The catch is that we need to acknowledge the value of both categories. For when we dismiss or disparage the “other” we make a barrier between us that keeps our respective merits from merging.
For example the statement, “It’s all from HaShem. It’s not the strong army, it’s only HaShem.” R. Tsadok makes it clear that, “No!” The army’s initiative, its ataruta d’l’tata is essential to the war effort and deserves to be credited, along with HaShem. We are in a new era—a ruach hakodesh era (as opposed to prophesy), a Torah sh’b’al peh era—which is about relationship and partnership with HaShem.
And similarly, it is equally self-defeating to discount the value of a Torah learning, shomer shabbat, and mitzvah-observant counter-culture that guards the 3,500 year old mesoret that is our raison d’etre and national treasure.

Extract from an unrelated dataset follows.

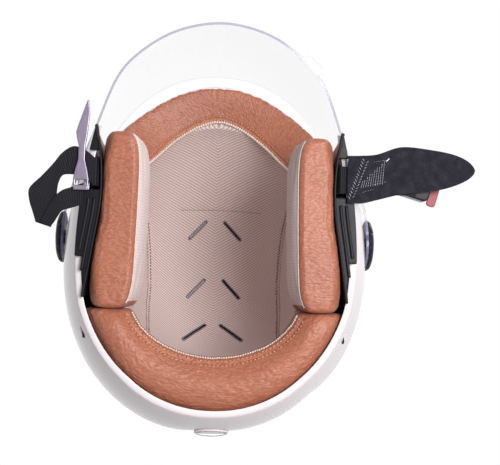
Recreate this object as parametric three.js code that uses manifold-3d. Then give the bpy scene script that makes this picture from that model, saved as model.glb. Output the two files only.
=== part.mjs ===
// Open face motorcycle helmet, in millimetres. +Z is up as worn, the face looks along -Y and the
// wearer's left side is +X. The origin is the centre of the head opening, on the plane that the
// cheek pads and the neck roll rest on when the helmet stands on a table.
import * as THREE from 'three';
import Module from 'manifold-3d';
import { mergeVertices } from 'three/addons/utils/BufferGeometryUtils.js';

const wasm = await Module();
wasm.setup();

// Driving dimensions
const seatGap = 0.3; // between two pieces that touch
const softGap = 0.6; // between padding and what holds it
const wall = 4; // shell laminate
const facetSag = 1.6; // how far a faceted wall lies inside its true curve
const linerThickness = 8; // crown cushion

// An egg is a plan curve that swells from its lower pole to its girth and closes at the crown
const shellEgg = {
  halfWidth: 121,
  girthHeight: 85,
  girthY: 30,
  frontReach: 161,
  rearReach: 136,
  crownRise: 145,
  skirtDrop: 143,
  jawFlare: 130, // how much further forward the side walls would meet, at the rim
  frontPower: 1.9,
  rearPower: 2.1,
};
const headEgg = {
  halfWidth: 77,
  girthHeight: 85,
  girthY: 10,
  frontReach: 114,
  rearReach: 100,
  crownRise: 93,
  skirtDrop: 120,
  jawFlare: 0,
  frontPower: 2.1,
  rearPower: 2.2,
};

// Edge of the shell, as seen from the side
const edge = {
  rearHeight: 1,
  rearEndY: 112,
  sideHeight: 8.5,
  sideStartY: 62,
  cornerY: -70,
  cornerRadius: 9,
  templeY: -64,
  templeHeight: 68,
  browHeight: 118,
};

const visor = {
  thickness: 2,
  earRadius: 20,
  browGap: 9.2, // from the shell's brow to the upper edge
  chinReach: 20, // the lower edge stands this much further forward
  belly: 5,
  sweepY: -40, // ahead of it the belly also swells forward
};
const liftTabSize = { width: 20, reach: 10, row: 10 };
const pivot = {
  y: 10,
  z: 85,
  seatDepth: 0.2, // flat spot sunk into the shell
  seatRadius: 13,
  bossDepth: 8,
  sleeveRadius: 5.5,
  screwRadius: 2.5,
  screwHeadRadius: 4.6,
  screwHeadHeight: 2,
  washerRadius: 11,
  washerThickness: 1,
  capRadius: 21,
  capHeight: 4.6,
  nutRadius: 9,
  nutThickness: 3,
  runningGap: 0.5,
};

const strap = {
  width: 20,
  thickness: 1.6,
  y: -34, // middle of the strap where it leaves the rim
  hingeZ: 4,
  slack: 1.5, // beside the blade
};
const anchor = {
  z: 40,
  plateLength: 24,
  plateHeight: 15,
  plateThickness: 1.5,
  rivetRadius: 3,
  rivetHeadRadius: 5.5,
  rivetHeadHeight: 1.6,
};

const cheek = {
  height: 75,
  ledgeHeight: 28, // below it the pad reaches out to the side trim
  frontY: -65,
  rearGap: 1.2, // to the neck roll's ends
  sideRoom: 62, // from the pad's inner face to the shell's widest place
  bulge: 8,
  thickness: 16.3,
  baseThickness: 10.6,
  baseFrontY: -50,
  baseRearY: 48,
};
cheek.innerX = shellEgg.halfWidth - cheek.sideRoom;
cheek.outerX = cheek.innerX + cheek.thickness;
const snap = { thickness: 1.2, height: 8, length: 76, studRadius: 2.2, studLength: 5, pitch: 30, z: 62 };
snap.fromX = cheek.outerX + cheek.baseThickness + seatGap;
snap.tipX = snap.fromX + snap.thickness + snap.studLength;
const snapPlaces = [-snap.pitch, 0, snap.pitch];
const neckRoll = { innerHalfWidth: 63, innerReach: 46, centreY: 52, height: 35, endY: 65, pressed: 0.5 };
cheek.rearY = neckRoll.endY - cheek.rearGap;
const browRoll = { width: 23, height: 15.5 };
const trim = {
  bladeThickness: 1.6,
  bottom: 3,
  bladeTop: 26,
  frontY: -69,
  wedgeRearY: -58,
  roomBefore: 6.4, // from the front cover to the strap's edge
  roomBehind: 3.4,
  stepY: 27,
  rearY: 57,
  ribHeight: 1.3,
  ribWidth: 2.2,
};
const ventSlit = { length: 24, width: 2.4 };
const sideVent = { y: 82.5, z: 16, length: 9, height: 4.4, lip: 1.4 };
const badge = { halfWidth: 13, halfHeight: 9.5, thickness: 1.2, height: 30 };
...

Please HaShem, in this moment of national challenge, open wounds and paradigm shift, please help us to find our center both individually and collectively, the place that can hold all the disparate parts of ourselves, in grace and joy and peace and love, the place that can hold our redemption and draw its revelation into the world now.
אור חדש על ציון תאיר ונזכה כלנו מהרה לאורו
חנוכה שמח
[1] Ataruta d’l’ila is the arousal from above (from heaven, so to speak). Ataruta d’l’tata is the arousal from below (from human effort). Kabbalisticly, the ideal is for the below to precede the above.
[2] R. Tsadok HaKohen, Pri Tsadik (Fruit of the Righteous), Vol 2, Parshat V’Ayra, essay 7; Tsidkat HaTsadik ot 231; Tekanat HaShavin ot 6; Chankha 2 (p. 142); ibid Chodesh Adar, essay 1; Likutei Maamarim p. 80-82; Yisrael Kedoshim p. 152.
[3] It’s like doing a Google search. There is a nearly infinite mass of information out there, including the answer to our present question. However, there’s no way to access this knowledge until we enter search words which then pull out from this mass the specific information that leads to the answer.
[4] TB BB 12a.
[5] R. Dessler, a person’s nefesh is always in prayer. It is tuned in to every sort of discomfort and seeks to relieve it. The question is whether one is praying to HaShem or to the forces of nature, but the nefesh is always in prayer.